How to make your first job after residency last

By the time freshly minted physicians complete their residencies, they have tended to a great deal — an inquisitive mind, an investigative fervor, newborns, long-been-borns, colleagues and so forth. But somewhere between dressing wounds and addressing medical journals, doctors forgot to rear their careers a new study postulates.

Atlanta-based healthcare recruiting firm Jackson & Coker conducted a study amongst 500 physicians, tracing a career pathway with a startlingly similar onset for most of its subjects. According to the report’s findings, over 50 percent of physicians leave their first jobs within the first five years, and a majority of those only remain for a mere one or two years. With such a lengthy set of firsts, longevity was curiously left to the wayside for reasons Tony Stajduhar, president of the Permanent Recruitment Division of Jackson Coker, identified as stemming from mismatched priorities.
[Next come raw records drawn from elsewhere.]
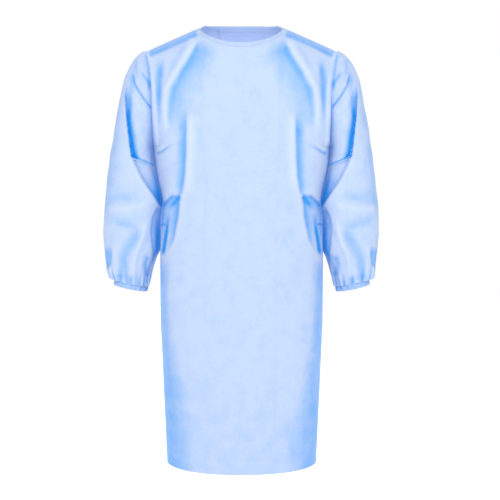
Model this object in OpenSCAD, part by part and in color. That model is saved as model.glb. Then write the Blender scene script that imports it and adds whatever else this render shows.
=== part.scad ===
// Disposable isolation gown, worn back to front: one front panel, a split back,
// loose sleeves with elastic cuffs. Millimetres, +Z up, the front faces -Y.
// The origin is the middle of the neck opening, level with the shoulder seams.

/* [Body] */
// Length from the shoulder at the neck down to the hem
gown_length = 1140; // [1080:5:1200]
// Half the width across the shoulder seams
shoulder_half = 250; // [240:1:258]
// Fall of the shoulder seam from the neck to the armhole
shoulder_drop = 61; // [50:1:70]
// Half the width of the body at the middle of the armhole
chest_half = 231; // [228:1:240]
// Half the width of the body at the underarm
underarm_half = 231; // [226:1:234]
// Half the width of the body from the waist to the hip
hip_half = 213; // [205:1:215]
// Half the width of the body at the hem
hem_half = 199; // [190:1:210]
// Depth of the front panel from the side seam, at the chest
chest_depth = 125; // [110:1:140]
// Depth of the front panel from the side seam, at the hem
hem_depth = 150; // [130:1:165]
// How much shallower the back is than the front
back_flatness = 0.86; // [0.8:0.01:0.95]
// Thickness that stands for the fabric
cloth = 1.2; // [1:0.1:1.5]

/* [Neck] */
// Half the width of the neck opening
neck_half = 107; // [100:1:112]
// Fall of the front neckline
neck_drop = 55; // [40:1:60]
// Rise of the back neckline
back_rise = 8; // [4:1:12]
// Width of the neck binding
binding_w = 10; // [8:1:14]

/* [Back opening] */
// How far each back flap reaches past the centre
overlap = 60; // [45:1:65]
// Distance between the two flaps where they overlap
flap_gap = 6; // [5:0.5:8]
// Half the distance between the two lines that the flaps swing about
flap_fold = 150; // [145:1:152]
// Width of the hook and loop patches
patch_w = 50; // [40:1:60]
// Height of the hook and loop patches
patch_h = 22; // [18:1:26]

/* [Sleeves] */
// Length of the armhole
armhole_length = 250; // [235:1:260]
// Half the depth of the armhole
armhole_depth = 55; // [48:1:58]
// Distance between the armhole edge and the sleeve
sleeve_clear = 3; // [2:0.5:4]
// Distance between the upper and lower sleeve at the elbow
elbow_gap = 3; // [2:0.5:4]
// Height of the elbow fold
elbow_z = -400; // [-410:1:-390]

/* [Cuffs] */
// Height of the elastic cuff's lower edge
cuff_z = -680; // [-690:1:-672]
// Distance of the cuff's centre from the middle of the gown
cuff_x = 295; // [293:1:297]
// Inner radius of the cuff at rest
cuff_r = 41; // [38:0.5:42]
// Height of the cuff casing
cuff_h = 16; // [12:1:18]
// Lean of the cuff, its outer side higher
cuff_lean = 12; // [8:1:14]

/* [Ties] */
// Length of a waist tie
tie_length = 620; // [560:5:630]
// Width of a waist tie
tie_w = 18; // [14:1:20]
// Height at which the waist ties are sewn on
tie_z = -495; // [-510:1:-480]

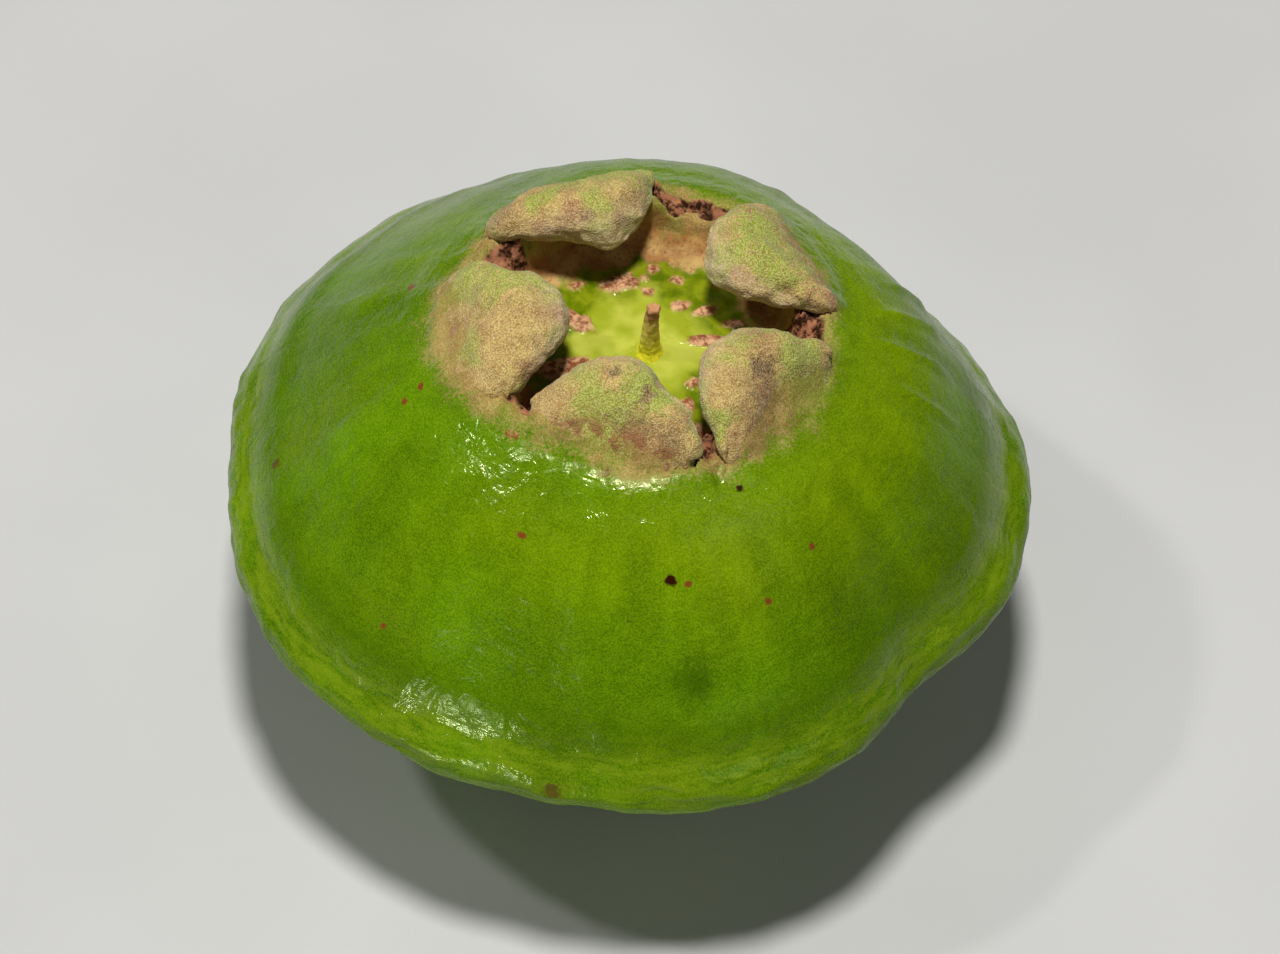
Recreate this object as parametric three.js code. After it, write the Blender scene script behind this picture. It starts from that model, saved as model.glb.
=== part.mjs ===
// A cambuci (Campomanesia phaea): a lens-shaped green fruit with a raised rim round its widest
// part, a shallow cup at the flower end, five dry sepals curling in over the cup, and the
// dried style standing in its middle.
//
// Millimetres, +Z up, flower end up. The fruit rests on a small flat spot round its stalk scar.
// The origin is on the ground under the middle of the fruit's outline.

import * as THREE from 'three';
import { mergeVertices } from 'three/addons/utils/BufferGeometryUtils.js';

// ---------------------------------------------------------------- driving dimensions

const RIM_RADIUS = 28; // half of the greatest width
const RIM_HEIGHT = 17.2; // height of the widest part above the ground

const SCAR_RADIUS = 2.6; // stalk scar, a dimple in the resting spot
const SCAR_DEPTH = 0.7;
const REST_RADIUS = 4.6; // outer edge of the flat resting spot

const CREST_RADIUS = 11.8; // crest of the wall round the cup
const CREST_HEIGHT = 33.2;
const CUP_RADIUS = 8.2; // edge of the cup's floor
const CUP_HEIGHT = 30.7; // floor of the cup, at its edge
const STYLE_MOUND = 0.5; // how far the floor rises to the middle
const CALYX_OFFSET = new THREE.Vector2(1.2, 0.9); // the cup is a little off the fruit's middle

const STYLE_OFFSET = new THREE.Vector2(0.5, -0.4); // from the middle of the cup
const STYLE_LENGTH = 4.3;
const STYLE_FOOT_RADIUS = 1.1;
const STYLE_TIP_RADIUS = 0.5;

const SEPAL_THICKNESS = 1.6;
const SEPAL_DROOP = 0.35; // how far a sepal's sides hang below its middle, towards the tip
const FOOT_ROUNDING = 0.12; // share of a sepal's length in which it reaches its full width
const TIP_TAPER = 0.55; // how bluntly a sepal narrows: less is blunter
const GROWTH_GAP = 0.3; // clearance between pieces that touch

const degrees = THREE.MathUtils.degToRad;

// The rim isn't round: slow waves in its radius, and one small dent.
const RIM_MEAN = -0.36;
const RIM_WAVES = [
  { count: 1, size: 0.57, peak: degrees(148) },
  { count: 2, size: 0.71, peak: degrees(-44) },
  { count: 3, size: 0.37, peak: degrees(-2) },
  { count: 4, size: 0.38, peak: degrees(13) },
  { count: 5, size: 0.36, peak: degrees(6) },
];
const RIM_DENT = { azimuth: degrees(-41), depth: 0.8, spread: degrees(8) };

// Sepals: azimuth of the base and of the tip, half width at the base, radius of the base, height
// of the crown, and where the tip ends. Radii are from the middle of the cup.
const SEPALS = [
  { name: 'sepal_back_left', base: 109, tip: 112, half: 6.2, foot: 12.1, crown: 36.9, reach: 5.9, end: 34.7 },
  { name: 'sepal_left', base: 180, tip: 186, half: 6.4, foot: 12.0, crown: 36.3, reach: 4.8, end: 34.8 },
  { name: 'sepal_front', base: 256, tip: 259, half: 6.0, foot: 11.6, crown: 36.4, reach: 5.0, end: 35.3 },
  { name: 'sepal_front_right', base: 327, tip: 325, half: 5.7, foot: 11.9, crown: 36.2, reach: 5.8, end: 35.0 },
  { name: 'sepal_back_right', base: 39, tip: 45, half: 6.3, foot: 12.1, crown: 36.8, reach: 6.2, end: 34.7 },
];

// Mesh density
const BODY_SIDES = 64;
const SKIN_STEPS = 26;
const CUP_STEPS = 12;
const SEPAL_SIDES = 16;
const SEPAL_STEPS = 12;
const STYLE_SIDES = 12;

// ---------------------------------------------------------------- materials

const material = (color, roughness) => new THREE.MeshStandardMaterial({ color, roughness, metalness: 0 });

const skinGreen = material(0x62880c, 0.42);
const sepalFelt = material(0xb4a167, 0.9);
const styleBrown = material(0xa08a3c, 0.75);

// ---------------------------------------------------------------- helpers

const at = (radius, height) => new THREE.Vector2(radius, height);

// A geometry with only positions, and with the vertices that coincide made one.
function weld(geometry) {
  geometry.deleteAttribute('uv');
  geometry.deleteAttribute('normal');
  const welded = mergeVertices(geometry, 1e-5);
  const kept = [];
  const corners = welded.index.array;
  for (let i = 0; i < corners.length; i += 3) {
    const [a, b, c] = [corners[i], corners[i + 1], corners[i + 2]];
    if (a !== b && b !== c && c !== a) kept.push(a, b, c);
  }
  welded.setIndex(kept);
  welded.computeVertexNormals();
  return welded;
}

// Moves every vertex of a geometry to where move(vertex) puts it.
function bend(geometry, move) {
  const position = geometry.attributes.position;
  const vertex = new THREE.Vector3();
  for (let i = 0; i < position.count; i++) {
    vertex.fromBufferAttribute(position, i);
    move(vertex);
    position.setXYZ(i, vertex.x, vertex.y, vertex.z);
  }
  return geometry;
}

const wrapAngle = (angle) => Math.atan2(Math.sin(angle), Math.cos(angle));

// ---------------------------------------------------------------- fruit body

// Half of the fruit's outline, from the stalk scar round the rim to the middle of the cup.
function bodyOutline() {
  const skin = new THREE.SplineCurve([
    at(REST_RADIUS, 0),
    at(9.5, 1.2),
    at(15.5, 4.6),
    at(20.5, 9.0),
    at(24.6, 13.3),
    at(27.1, 15.5),
    at(RIM_RADIUS, RIM_HEIGHT),
    at(27.3, 19.0),
    at(25.8, 20.4),
    at(24.2, 22.2),
    at(22.3, 24.8),
    at(19.6, 28.0),
    at(16.6, 30.7),
    at(14.6, 32.0),
    at(13.2, 32.8),
    at(CREST_RADIUS, CREST_HEIGHT),
  ]);
  const cup = new THREE.SplineCurve([
    at(CREST_RADIUS, CREST_HEIGHT),
    at(10.7, 32.7),
    at(9.7, 31.5),
    at(CUP_RADIUS, CUP_HEIGHT),
    at(CUP_RADIUS / 2, CUP_HEIGHT + STYLE_MOUND * 0.4),
    at(0, CUP_HEIGHT + STYLE_MOUND),
  ]);
  return [
    at(0, SCAR_DEPTH),
    at(SCAR_RADIUS / 2, SCAR_DEPTH * 0.85),
    at(SCAR_RADIUS, 0),
    ...skin.getPoints(SKIN_STEPS),
    ...cup.getPoints(CUP_STEPS).slice(1),
  ];
}

// How far the skin stands out from the round outline, at the rim, in one direction.
function rimSwell(azimuth) {
  let swell = RIM_MEAN;
  for (const wave of RIM_WAVES) swell += wave.size * Math.cos(wave.count * (azimuth - wave.peak));
  const fromDent = wrapAngle(azimuth - RIM_DENT.azimuth) / RIM_DENT.spread;
  return swell - RIM_DENT.depth * Math.exp(-fromDent * fromDent);
}

function fruitBody() {
  const lathe = new THREE.LatheGeometry(bodyOutline(), BODY_SIDES);
  lathe.rotateX(Math.PI / 2);
  bend(lathe, (vertex) => {
    const radius = Math.hypot(vertex.x, vertex.y);
    const azimuth = Math.atan2(vertex.y, vertex.x);
    const aboveRest = THREE.MathUtils.smoothstep(vertex.z, 0, 14);
    const belowCrest = 1 - THREE.MathUtils.smoothstep(vertex.z, 20, CREST_HEIGHT - 0.2);
    const inCup = radius <= CREST_RADIUS && vertex.z > RIM_HEIGHT;
    const atRim = inCup ? 0 : aboveRest * belowCrest;
    const grow = 1 + (atRim * rimSwell(azimuth)) / RIM_RADIUS;
    const shift = THREE.MathUtils.smoothstep(vertex.z, 18, CUP_HEIGHT - 0.2);
    vertex.x = vertex.x * grow + shift * CALYX_OFFSET.x;
    vertex.y = vertex.y * grow + shift * CALYX_OFFSET.y;
  });
  const mesh = new THREE.Mesh(weld(lathe), skinGreen);
  mesh.name = 'fruit_body';
  return mesh;
}

// ---------------------------------------------------------------- sepals

// A sepal is a flattened ball, drawn out along a curve that climbs from the crest of the cup,
// turns over its crown and ends inside the cup. It is modelled along +X, seen from the middle
// of the cup, with Y across it.
function sepal({ name, base, tip, half, foot, crown, reach, end }) {
  const halfThickness = SEPAL_THICKNESS / 2;
  const footHeight = CREST_HEIGHT + GROWTH_GAP;
  const crownHeight = crown - halfThickness;
  const spine = new THREE.CubicBezierCurve(
    at(foot, footHeight),
    at(foot - 1.2, crownHeight + 0.8),
    at(THREE.MathUtils.lerp(foot, reach, 0.62), crownHeight + 0.5),
    at(reach, end),
  );
  const ball = new THREE.SphereGeometry(1, SEPAL_SIDES, SEPAL_STEPS);
  const lean = degrees(tip - base);
  bend(ball, (vertex) => {
    const along = 1 - Math.acos(THREE.MathUtils.clamp(vertex.y, -1, 1)) / Math.PI;
    const round = Math.hypot(vertex.x, vertex.z);
    const atPole = round < 1e-6;
    const across = atPole ? 0 : vertex.x / round;
    const through = atPole ? 0 : vertex.z / round;
    const footFill = Math.min(1, Math.sqrt(along / FOOT_ROUNDING));
    const tipFill = Math.pow(Math.max(0, 1 - along * along), TIP_TAPER);
    const width = half * footFill * tipFill;
    const thickness = halfThickness * footFill * Math.sqrt(tipFill);
    const centre = spine.getPoint(along);
    const heading = spine.getTangent(along);
    const side = across * width;
    const curl = (side * side) / (2 * foot);
    const droop = SEPAL_DROOP * along * (side / half) ** 2;
    const depth = through * thickness;
    const radius = centre.x - curl + depth * heading.y;
    const height = centre.y - droop - depth * heading.x;
    const turn = lean * along;
    vertex.x = radius * Math.cos(turn) - side * Math.sin(turn);
    vertex.y = radius * Math.sin(turn) + side * Math.cos(turn);
    vertex.z = height;
  });
  const mesh = new THREE.Mesh(weld(ball), sepalFelt);
  mesh.name = name;
  mesh.rotation.z = degrees(base);
  return mesh;
}

// ---------------------------------------------------------------- style

function driedStyle() {
  const foot = CUP_HEIGHT + STYLE_MOUND + GROWTH_GAP;
  const outline = [
    at(0, 0),
    at(STYLE_FOOT_RADIUS, 0),
    at(STYLE_FOOT_RADIUS * 0.8, 0.8),
    at(STYLE_FOOT_RADIUS * 0.66, 2),
    at(STYLE_TIP_RADIUS * 1.15, 3.6),
    at(STYLE_TIP_RADIUS, STYLE_LENGTH - 0.2),
    at(STYLE_TIP_RADIUS * 0.7, STYLE_LENGTH),
    at(0, STYLE_LENGTH),
  ];
  const lathe = new THREE.LatheGeometry(outline, STYLE_SIDES);
  lathe.rotateX(Math.PI / 2);
  const mesh = new THREE.Mesh(weld(lathe), styleBrown);
  mesh.name = 'style';
  mesh.position.set(STYLE_OFFSET.x, STYLE_OFFSET.y, foot);
  return mesh;
}

// ---------------------------------------------------------------- the fruit

const calyx = new THREE.Group();
calyx.position.set(CALYX_OFFSET.x, CALYX_OFFSET.y, 0);
for (const shape of SEPALS) calyx.add(sepal(shape));
calyx.add(driedStyle());

const cambuci = new THREE.Group();
cambuci.add(fruitBody());
cambuci.add(calyx);

// The rim's waves leave the outline's middle a little to one side of the stalk scar.
const middle = new THREE.Box3().setFromObject(cambuci).getCenter(new THREE.Vector3());
cambuci.position.set(-middle.x, -middle.y, 0);

export default cambuci;
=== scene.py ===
"""A cambuci on a pale floor, seen from above its front.

Sizes are millimetres in the fruit's own frame, whose axis stands on the middle of the stalk
scar, and to_metres() puts them in the row's frame.
"""

import math

import bpy
import numpy as np
from mathutils.kdtree import KDTree
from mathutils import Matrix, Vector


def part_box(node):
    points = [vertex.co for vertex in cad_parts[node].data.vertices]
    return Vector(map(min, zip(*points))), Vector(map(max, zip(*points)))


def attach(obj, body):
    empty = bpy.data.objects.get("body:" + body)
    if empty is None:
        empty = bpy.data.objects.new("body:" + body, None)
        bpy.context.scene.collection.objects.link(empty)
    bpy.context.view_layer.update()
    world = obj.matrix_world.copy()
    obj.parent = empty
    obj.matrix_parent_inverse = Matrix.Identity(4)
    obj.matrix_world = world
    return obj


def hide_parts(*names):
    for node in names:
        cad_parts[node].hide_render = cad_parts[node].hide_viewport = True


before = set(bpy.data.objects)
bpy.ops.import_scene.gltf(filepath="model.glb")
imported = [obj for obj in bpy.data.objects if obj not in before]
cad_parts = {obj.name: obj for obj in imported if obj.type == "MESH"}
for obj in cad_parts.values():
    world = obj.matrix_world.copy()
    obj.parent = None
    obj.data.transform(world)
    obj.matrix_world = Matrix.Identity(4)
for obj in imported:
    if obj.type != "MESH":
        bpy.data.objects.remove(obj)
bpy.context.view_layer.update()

MM = 0.001

# ---------------------------------------------------------------- sizes, as in the CAD model

RIM_RADIUS = 28.0
RIM_HEIGHT = 17.2
SCAR_RADIUS = 2.6
SCAR_DEPTH = 0.7
REST_RADIUS = 4.6
CREST_RADIUS = 11.8
CREST_HEIGHT = 33.2
CUP_RADIUS = 8.2
CUP_HEIGHT = 30.7
STYLE_MOUND = 0.5
CALYX = np.array([1.2, 0.9])
STYLE_OFFSET = np.array([0.5, -0.4])

RIM_MEAN = -0.36
RIM_WAVES = [(1, 0.57, 148), (2, 0.71, -44), (3, 0.37, -2), (4, 0.38, 13), (5, 0.36, 6)]
RIM_DENT = (-41, 0.8, 8)
RIM_BULGE = (-20, 0.7, 12)

# The fruit's axis in the row's frame, worked out from where the CAD model holds the style.
style_low, style_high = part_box("style")
AXIS = np.array([(style_low[i] + style_high[i]) / 2 / MM for i in (0, 1)]) - CALYX - STYLE_OFFSET


def to_metres(points):
    """Millimetres round the fruit's axis to metres in the row's frame."""
    moved = np.array(points, float)
    moved[..., 0] += AXIS[0]
    moved[..., 1] += AXIS[1]
    return moved * MM


# ---------------------------------------------------------------- small maths


def smooth(low, high, x):
    t = np.clip((x - low) / (high - low), 0, 1)
    return t * t * (3 - 2 * t)


def bell(x, width):
    return np.exp(-((x / width) ** 2))


def angle_from(angle, centre_degrees):
    """Signed angle from a direction, in radians."""
    away = angle - math.radians(centre_degrees)
    return np.arctan2(np.sin(away), np.cos(away))


def spline(points, t):
    """A Catmull-Rom spline through points, for t from 0 to 1."""
    p = np.array(points, float)
    last = len(p) - 1
    s = np.clip(np.asarray(t, float), 0, 1) * last
    k = np.minimum(s.astype(int), last - 1)
    w = (s - k)[..., None]
    p1, p2 = p[k], p[k + 1]
    p0, p3 = p[np.maximum(k - 1, 0)], p[np.minimum(k + 2, last)]
    v0, v1 = (p2 - p0) / 2, (p3 - p1) / 2
    return (2 * p1 - 2 * p2 + v0 + v1) * w**3 + (3 * p2 - 3 * p1 - 2 * v0 - v1) * w**2 + v0 * w + p1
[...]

"As a recruiter who has helped hundreds of young doctors find the jobs they really want, I find that many medical residents and fellows focus on the wrong things in their first job search," he said. "As a basis for making a decision about a first job opportunity, for example, location is shaky ground. But it's the top priority for many, and the results often speak for themselves." 

To assist physician job seekers in obtaining the right position from the start, Stajduhar shared an inventory of tips to which industry newbies should adhere when easing themselves into healthcare employment.

  • Quality over all else. "In contracts, those who stayed more than 10 years at their first practice said the most important driver for their decision was not location, but the quality of the practice. There is an important lesson here for any resident on a job search," Stajduhar said.
  • An early start could mean a longer stay. The proper timeframe to begin the search for a first job is at least a year before residency program completion. "Many organizations looking to hire physicians begin their search 12-18 months out. Of course, it varies by specialty and sub-specialty — some hospitals and practices start several years ahead — but 12-18 months is an industry average.”
  • Expand your comfort zone. Decisions based on emotional comfort are not necessarily for the best (i.e., returning to your hometown or staying in your residency location).
  • Keep in mind your personality type and practice preference. Consider whether you would prefer to be in a hospital environment or a private practice and what variety of disciplines/specialties you would enjoy for more than just two years down the road.
  • Contemplate what would be a good fit for your family.  "We focus 60-70 percent of our work on a candidate's family needs for a reason," said Stajduhar. "A family's needs are critically important to the decision and, if possible, your spouse or significant other should join you on out-of-town interviews to check out the area's schools, services, etc."
  • When it comes to money, be realistic. "It might be wise to accept a lower starting salary as a trade-off for a job that holds considerable opportunities for expansion into new specialties or areas of practice.”
  • Be sure to query correctly. "Above all, it's important to remember that Utopia doesn't exist. It's best to have that fact in mind when you begin the job search. Our study found that there is a lot of disappointment out there over first job choices, but it doesn't have to be that way if medical residents keep an open mind to all opportunities, ask the right questions and answer them realistically — whether or not they choose to work with a recruiting firm," Stajduhar concluded.